A State Comptroller report released Sunday says Israel is not prepared for the challenges of an aging population. The report says no multi-year, system-wide plan has been formulated, and although some decisions have been taken for older adults, implementation has remained limited and problematic. The review was conducted alongside similar reports being prepared in other European countries.
A major section focuses on the National Insurance Institute. According to the report, 90% of frail elderly people receive care at home through caregivers employed by nursing companies paid by National Insurance. That covers about 30% of retirement-age adults, or roughly 400,000 people. The comptroller says the 2018 nursing reform harmed the institute’s long-term financial stability, raising annual nursing spending from 7 billion shekels before the reform to about 21 billion shekels in 2025. If nothing changes dramatically, National Insurance will enter a cash-flow deficit in 2035 and will not be able to meet all its legal obligations without additional funding.
The report also says the social-economic cabinet has not discussed National Insurance’s balance or long-term stability in recent years, despite three actuarial reports finding the situation worse than previously thought and advancing the expected depletion date of the fund. In June 2025, the Finance Ministry, National Insurance and others formed an interministerial team on the nursing benefit, which met 12 times but had not published recommendations by the end of the audit. The comptroller adds that National Insurance does not conduct annual monitoring of benefit recipients, and that insufficient oversight exists over payments to family members serving as substitute caregivers.
On retirement policy, the report says Israel lacks an orderly government policy to prepare citizens for retirement, and labor-force participation among older adults is low. The retirement age for men remains 67, while women’s retirement age rose from 62 to 65, despite a 15% increase in life expectancy to 81.4 for men and 85.5 for women. Among ages 67 to 74, participation stands at 22.3% for women and 35.4% for men, below the 2030 targets of 28.5% and 43.5%. The report also cites a 16% drop in geriatric hospital beds from 2020 to 2023, near-flat growth in geriatric doctors at 0.86 per 1,000 people aged 65 to 75, and failures in health-promotion and frailty-prevention efforts.

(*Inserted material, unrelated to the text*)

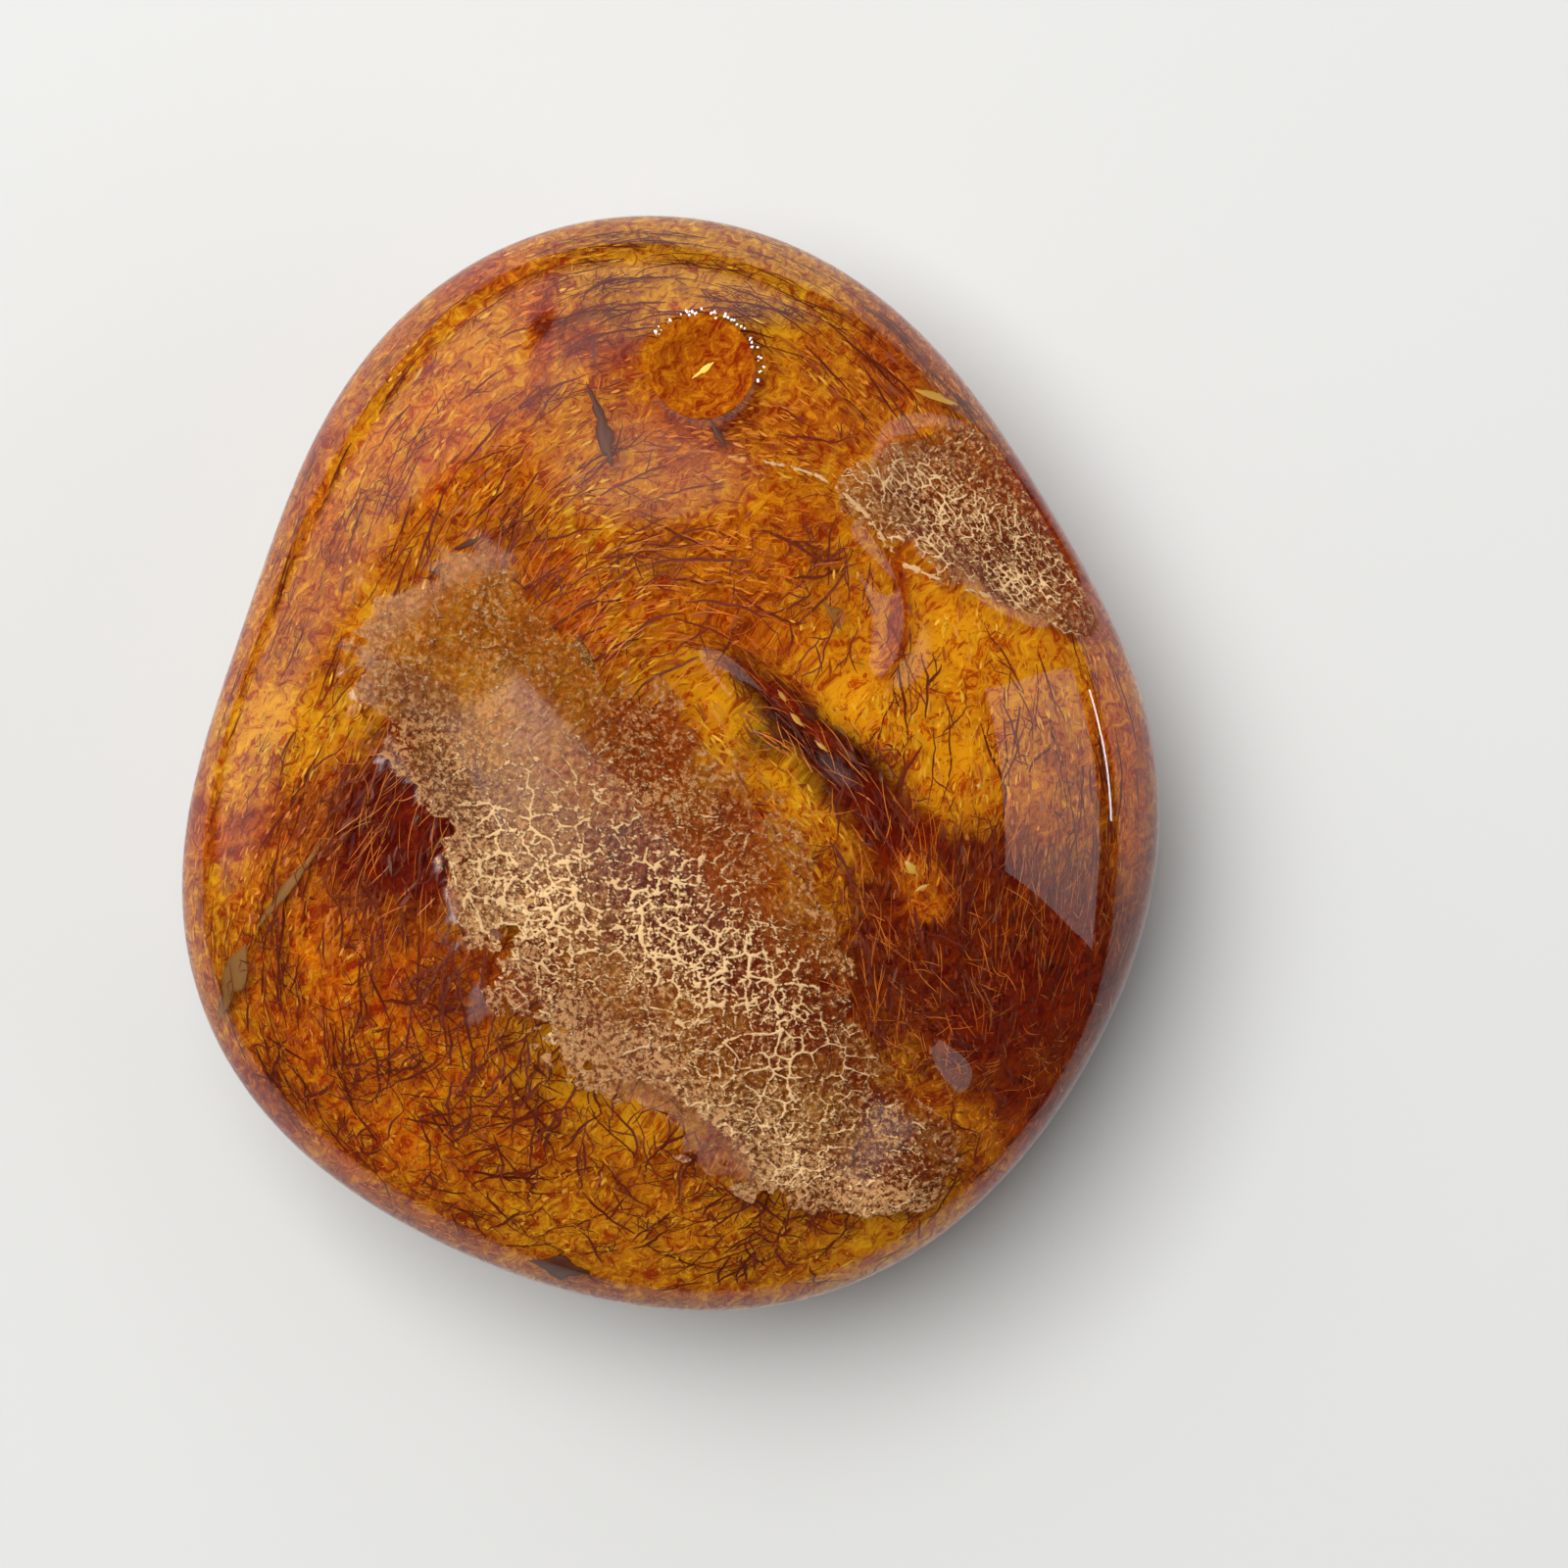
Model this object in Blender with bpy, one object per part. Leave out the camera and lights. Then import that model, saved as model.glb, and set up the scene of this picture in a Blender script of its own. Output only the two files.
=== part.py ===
"""A polished amber stone, lying on its broad back.

The stone is one grown piece of fossil resin, so it is one solid: a rounded pebble whose upper
face has two crust-lined hollows, a cleft, a round dimple, a boss and a few soft swells. It
stands on a small flat spot ground on its back. The frame's origin is the middle of its box at
the height of that spot, +Y runs along its longer side and +Z points up out of its shown face.
Lengths are in millimetres until the mesh is written, which is in metres.
"""

import math

import bmesh
import bpy
import numpy as np

MM = 0.001

# Plan outline: distance from the middle every 30 degrees, anticlockwise from +X
PLAN_RADII = (35.2, 33.1, 36.1, 39.9, 38.4, 33.7, 34.7, 39.1, 39.2, 40.2, 39.7, 37.0)

# The widest ring lies at this height, lower on the +X side by the lean
RING_HEIGHT = 18.6
RING_LEAN = 2.5
CROWN_RISE = 10.5
BACK_DEPTH = 20.0
CROWN_FULLNESS = 2.4
BACK_FULLNESS = 2.3

# The back is ground flat at height 0, with this much of a rounded margin
FLAT_MARGIN = 0.35

# Relief fades out between these shares of the way from the ring up to the crown
RELIEF_STARTS = 0.16
RELIEF_FULL = 0.55

# Hollows and grooves: points along the floor, half widths there, depth, how far out from the
# floor each bank starts to rise on the left of the path and on its right, and over how many
# points each end tapers out
MAIN_HOLLOW = {
    "path": ((-19.0, 11.5), (-12.0, 3.5), (-4.5, -7.0), (3.0, -16.5), (11.0, -24.5), (18.5, -29.5)),
    "half_widths": (6.5, 8.5, 11.8, 11.0, 8.0, 5.0),
    "depth": 2.6,
    "banks": (0.25, 0.50),
    "taper": 0.9,
}
SHOULDER_HOLLOW = {
    "path": ((13.5, 21.5), (20.0, 19.5), (26.0, 15.0), (29.5, 10.5)),
    "half_widths": (3.5, 6.0, 6.0, 3.5),
    "depth": 2.2,
    "banks": (0.30, 0.40),
    "taper": 0.7,
}
CLEFT = {
    "path": ((-1.0, 10.5), (5.5, 6.5), (11.0, 1.5), (16.5, -4.5)),
    "half_widths": (1.5, 3.0, 3.6, 2.0),
    "depth": 1.7,
    "banks": (0.10, 0.10),
    "taper": 1.2,
}
LEFT_CREASE = {
    "path": ((-8.5, 34.0), (-9.0, 30.0), (-11.5, 25.0)),
    "half_widths": (2.5, 2.8, 2.0),
    "depth": 0.7,
    "banks": (0.0, 0.0),
    "taper": 1.0,
}
BOSS_CREASE = {
    "path": ((12.0, 17.5), (15.8, 13.0), (16.2, 8.0), (13.5, 4.5)),
    "half_widths": (1.8, 2.4, 2.6, 1.8),
    "depth": 0.8,
    "banks": (0.0, 0.0),
    "taper": 1.0,
}
GROOVES = (MAIN_HOLLOW, SHOULDER_HOLLOW, CLEFT, LEFT_CREASE, BOSS_CREASE)

# Swells and dips: middle, half widths along and across, turn in degrees, height
BOSS = ((1.5, 14.0), (13.0, 7.5), -12.0, 2.0)
TOP_LEFT_SWELL = ((-16.0, 24.0), (9.0, 7.0), 40.0, 0.9)
TOP_SWELL = ((3.0, 33.0), (12.0, 6.0), 0.0, 0.7)
RIGHT_SWELL = ((23.0, -2.0), (8.0, 13.0), 8.0, 1.8)
LEFT_DIP = ((-21.0, -1.5), (8.0, 10.0), 25.0, -0.9)
LOWER_LEFT_SWELL = ((-19.0, -20.0), (14.0, 9.0), -45.0, 1.1)
LOWER_RIGHT_DIP = ((22.0, -19.0), (9.0, 9.0), 0.0, -1.0)
SWELLS = (
    BOSS,
    TOP_LEFT_SWELL,
    TOP_SWELL,
    RIGHT_SWELL,
    LEFT_DIP,
    LOWER_LEFT_SWELL,
    LOWER_RIGHT_DIP,
)

# The round dimple: middle, radius and depth
DIMPLE_CENTRE = (1.9, 28.1)
DIMPLE_RADIUS = 4.2
DIMPLE_DEPTH = 1.3

# Back: broad undulations of the polish, as height, waves across the stone, and phase
BACK_WAVES = ((0.5, (1.3, 0.8), 0.4), (0.35, (-0.7, 1.9), 1.9))

# The ball that is shaped into the stone, and how near the relief its faces are split once more
BALL_SUBDIVISIONS = 5
FINE_MARGIN = 1.5
PATH_SAMPLES = 12

AMBER_COLOUR = (0.56, 0.19, 0.02, 1.0)
AMBER_ROUGHNESS = 0.06


def clear_scene():
    """Removes whatever the scene holds."""
    for thing in list(bpy.data.objects):
        bpy.data.objects.remove(thing, do_unlink=True)


def smooth_rise(low, high, value):
    """0 up to low, 1 from high on, and a smooth cubic between."""
    share = np.clip((value - low) / (high - low), 0.0, 1.0)
    return share * share * (3.0 - 2.0 * share)


def plan_radius(angle):
    """The outline's radius at an angle: the Fourier series through the stated radii."""
    count = len(PLAN_RADII)
    terms = np.fft.rfft(PLAN_RADII) / count
    radius = np.full_like(angle, terms[0].real)
    for order in range(1, len(terms)):
        weight = 1.0 if 2 * order == count else 2.0
        radius += weight * (terms[order] * np.exp(1j * order * angle)).real
    return radius


def smooth_path(points):
    """Points along the Catmull-Rom curve through the given ones, with each one's place on it."""
    knots = np.array(points, float)
    ends = np.vstack([2 * knots[0] - knots[1], knots, 2 * knots[-1] - knots[-2]])
    places = np.linspace(0.0, len(knots) - 1.0, PATH_SAMPLES * (len(knots) - 1) + 1)
    first = np.minimum(places.astype(int), len(knots) - 2)
    t = (places - first)[:, None]
    a, b, c, d = (ends[first + step] for step in range(4))
    curve = 0.5 * (
        2 * b + (c - a) * t + (2 * a - 5 * b + 4 * c - d) * t**2 + (3 * b - a - 3 * c + d) * t**3
    )
    return curve, places


def across_path(x, y, groove):
    """How far each point lies from a groove's floor line, in half widths, on which side, and
    how much of its depth the groove has there."""
    curve, places = smooth_path(groove["path"])
    step = np.stack([x[:, None] - curve[:, 0], y[:, None] - curve[:, 1]], axis=-1)
    distance = np.hypot(step[..., 0], step[..., 1])
    nearest = distance.argmin(axis=1)
    along = np.gradient(curve, axis=0)[nearest]
    offset = step[np.arange(len(x)), nearest]
    left = along[:, 0] * offset[:, 1] - along[:, 1] * offset[:, 0] > 0
    knots = np.arange(len(groove["half_widths"]))
    half_width = np.interp(places[nearest], knots, groove["half_widths"])
    ends = np.minimum(places[nearest], knots[-1] - places[nearest])
    return distance.min(axis=1) / half_width, left, smooth_rise(0.0, groove["taper"], ends)


def groove_depth(x, y, groove):
    """A groove's floor is its full depth down, and each bank rises from there to its rim."""
    share, left, fullness = across_path(x, y, groove)
    left_bank, right_bank = groove["banks"]
    rise = np.where(left, smooth_rise(left_bank, 1.0, share), smooth_rise(right_bank, 1.0, share))
    return -groove["depth"] * fullness * (1.0 - rise)


def swell_height(x, y, swell):
    """A soft oval rise or dip, falling off as a Gaussian of the distance in half widths."""
    (cx, cy), (along, across), turn, height = swell
    c, s = math.cos(math.radians(turn)), math.sin(math.radians(turn))
    u = ((x - cx) * c + (y - cy) * s) / along
    v = ((y - cy) * c - (x - cx) * s) / across
    return height * np.exp(-(u * u + v * v))


def dimple_depth(x, y):
    """A shallow round bowl with a firm rim."""
    share = np.hypot(x - DIMPLE_CENTRE[0], y - DIMPLE_CENTRE[1]) / DIMPLE_RADIUS
    return -DIMPLE_DEPTH * (1.0 - smooth_rise(0.15, 1.0, share))


def face_relief(x, y):
    """Everything that stands up or sinks in on the shown face."""
    relief = dimple_depth(x, y)
    for groove in GROOVES:
        relief += groove_depth(x, y, groove)
    for swell in SWELLS:
        relief += swell_height(x, y, swell)
    return relief


def back_relief(x, y):
    """Broad waves of the polish on the back."""
    relief = np.zeros_like(x)
    for height, (kx, ky), phase in BACK_WAVES:
        relief += height * np.sin((kx * x + ky * y) / max(PLAN_RADII) * math.pi + phase)
    return relief


def ground_flat(z):
    """Heights below the margin become exactly 0, and the rest meet that flat spot smoothly."""
    eased = (z + FLAT_MARGIN) ** 2 / (4.0 * FLAT_MARGIN)
    return np.where(z <= -FLAT_MARGIN, 0.0, np.where(z < FLAT_MARGIN, eased, z))


def stone_surface(directions):
    """The stone's point for each direction out of its middle.

    Seen from above the way out is the direction's compass angle, and the share of the outline's
    radius reached is a power of its level part. The height is the crown's or the back's, times
    the upright part, with the relief added.
    """
    dx, dy, dz = directions.T
    level = np.hypot(dx, dy)
    angle = np.arctan2(dy, dx)
    upper = dz >= 0
    fullness = np.where(upper, CROWN_FULLNESS, BACK_FULLNESS)
    radius = plan_radius(angle) * level ** (2.0 / fullness)
    x, y = radius * np.cos(angle), radius * np.sin(angle)
    ring = RING_HEIGHT - RING_LEAN * np.cos(angle) * level
    rise = np.where(upper, CROWN_RISE, BACK_DEPTH) * dz
    weight = smooth_rise(RELIEF_STARTS, RELIEF_FULL, np.abs(dz))
    relief = np.where(upper, face_relief(x, y), back_relief(x, y)) * weight
    return np.stack([x, y, ground_flat(ring + rise + relief)], axis=1)


def near_relief(points):
    """True where the shown face has a groove or the dimple close by, so that it needs more faces."""
    x, y, z = points.T
    near = np.hypot(x - DIMPLE_CENTRE[0], y - DIMPLE_CENTRE[1]) < DIMPLE_RADIUS + FINE_MARGIN
    for groove in GROOVES:
        share, _, fullness = across_path(x, y, groove)
        margin = FINE_MARGIN / max(groove["half_widths"])
        near |= (share < 1.0 + margin) & (fullness > 0.0)
    return near & (z > RING_HEIGHT)


def directions_of(ball):
    """Each vertex of the ball as a unit vector."""
    places = np.array([vertex.co for vertex in ball.verts], float)
    return places / np.linalg.norm(places, axis=1, keepdims=True)


def make_stone(collection):
    """Shapes a ball into the stone, after splitting its faces where the relief is fine."""
    ball = bmesh.new()
    bmesh.ops.create_icosphere(ball, subdivisions=BALL_SUBDIVISIONS, radius=1.0)
    ball.verts.index_update()
    fine = near_relief(stone_surface(directions_of(ball)))
    edges = [edge for edge in ball.edges if all(fine[vertex.index] for vertex in edge.verts)]
    bmesh.ops.subdivide_edges(ball, edges=edges, cuts=1, use_grid_fill=True)
    bmesh.ops.triangulate(ball, faces=ball.faces[:])
    points = stone_surface(directions_of(ball))
    middle = (points.min(axis=0) + points.max(axis=0)) / 2.0
    points[:, :2] -= middle[:2]
    for vertex, point in zip(ball.verts, points * MM):
        vertex.co = point
    bmesh.ops.recalc_face_normals(ball, faces=ball.faces[:])
    mesh = bpy.data.meshes.new("amber_stone")
    ball.to_mesh(mesh)
    ball.free()
    mesh.shade_smooth()
    stone = bpy.data.objects.new("amber_stone", mesh)
    collection.objects.link(stone)
    return stone


def make_amber():
    """The polished amber's plain finish."""
    material = bpy.data.materials.new("polished_amber")
    material.use_nodes = True
    shader = material.node_tree.nodes["Principled BSDF"]
    shader.inputs["Base Color"].default_value = AMBER_COLOUR
    shader.inputs["Roughness"].default_value = AMBER_ROUGHNESS
    shader.inputs["Metallic"].default_value = 0.0
    return material


def main():
    clear_scene()
    collection = bpy.data.collections.new("Amber stone")
    bpy.context.scene.collection.children.link(collection)
    stone = make_stone(collection)
    stone.data.materials.append(make_amber())


main()
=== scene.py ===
# %% [markdown]
# # A polished amber stone
#
# Amber is tree resin that has turned to stone. This lump is ground and polished to a rounded
# pebble, and it shows three things at once: a glossy skin, a deep orange inside that is full of
# veins and fibres, and a tan crust that was left in the hollows, where no polishing wheel gets.
#
# Each of the three is made on its own here. The skin is one clear closed surface that bends and
# tints light. Inside it lies a cloudy body with the stone's colours, with threads, flakes and
# crumbs floating above it. The crust is a thin lace of ridges that lies on the hollows' floors.

import math

import bpy
import numpy as np
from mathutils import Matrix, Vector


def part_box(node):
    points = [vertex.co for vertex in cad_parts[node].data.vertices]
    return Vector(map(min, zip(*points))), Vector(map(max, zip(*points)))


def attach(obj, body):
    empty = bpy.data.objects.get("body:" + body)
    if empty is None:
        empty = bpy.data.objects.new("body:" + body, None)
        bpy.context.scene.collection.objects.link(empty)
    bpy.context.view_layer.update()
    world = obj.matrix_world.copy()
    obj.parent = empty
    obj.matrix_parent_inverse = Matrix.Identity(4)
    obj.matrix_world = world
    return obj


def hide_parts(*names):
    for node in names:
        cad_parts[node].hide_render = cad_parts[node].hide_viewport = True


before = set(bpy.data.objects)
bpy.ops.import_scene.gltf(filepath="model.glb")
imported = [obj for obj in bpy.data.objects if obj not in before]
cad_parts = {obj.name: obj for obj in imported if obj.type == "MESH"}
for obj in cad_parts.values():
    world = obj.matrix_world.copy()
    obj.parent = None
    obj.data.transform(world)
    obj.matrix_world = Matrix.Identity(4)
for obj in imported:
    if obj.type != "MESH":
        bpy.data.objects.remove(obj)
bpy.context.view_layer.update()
low_corner, high_corner = (np.array(corner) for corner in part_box("amber_stone"))
print("The stone's box in metres:", low_corner.round(4), high_corner.round(4))

# %% [markdown]
# ## Numbers that shape the stone
#
# All lengths below are millimetres, and x, y is the plan, with the stone seen from above. The
# outline is twelve distances from its middle. The face has a long hollow from the upper left to
# the lower right, a smaller one on the right shoulder, a cleft, a round dimple and soft swells.

# %% The stone's numbers
MM = 0.001

PLAN_RADII = (35.2, 33.1, 36.1, 39.9, 38.4, 33.7, 34.7, 39.1, 39.2, 40.2, 39.7, 37.0)
RING_HEIGHT = 18.6
RING_LEAN = 2.5
CROWN_RISE = 10.5
BACK_DEPTH = 20.0
CROWN_FULLNESS = 2.4
BACK_FULLNESS = 2.3
FLAT_MARGIN = 0.35
RELIEF_STARTS = 0.16
RELIEF_FULL = 0.55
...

The comptroller says none of the strategic directions for dealing with aging has been fully implemented, and that cooperation between ministries is only moderate or worse. It notes that 35% of officials interviewed did not know about the mapping process, and says the advisory public council for senior citizens has not functioned since 2021 and has had no new members appointed since August 2023, leaving it effectively nonexistent in practice. Comptroller Matanyahu Englman said, "Population aging is one of the central challenges facing the State of Israel. Providing an adequate response to the older population is a moral and values-based obligation."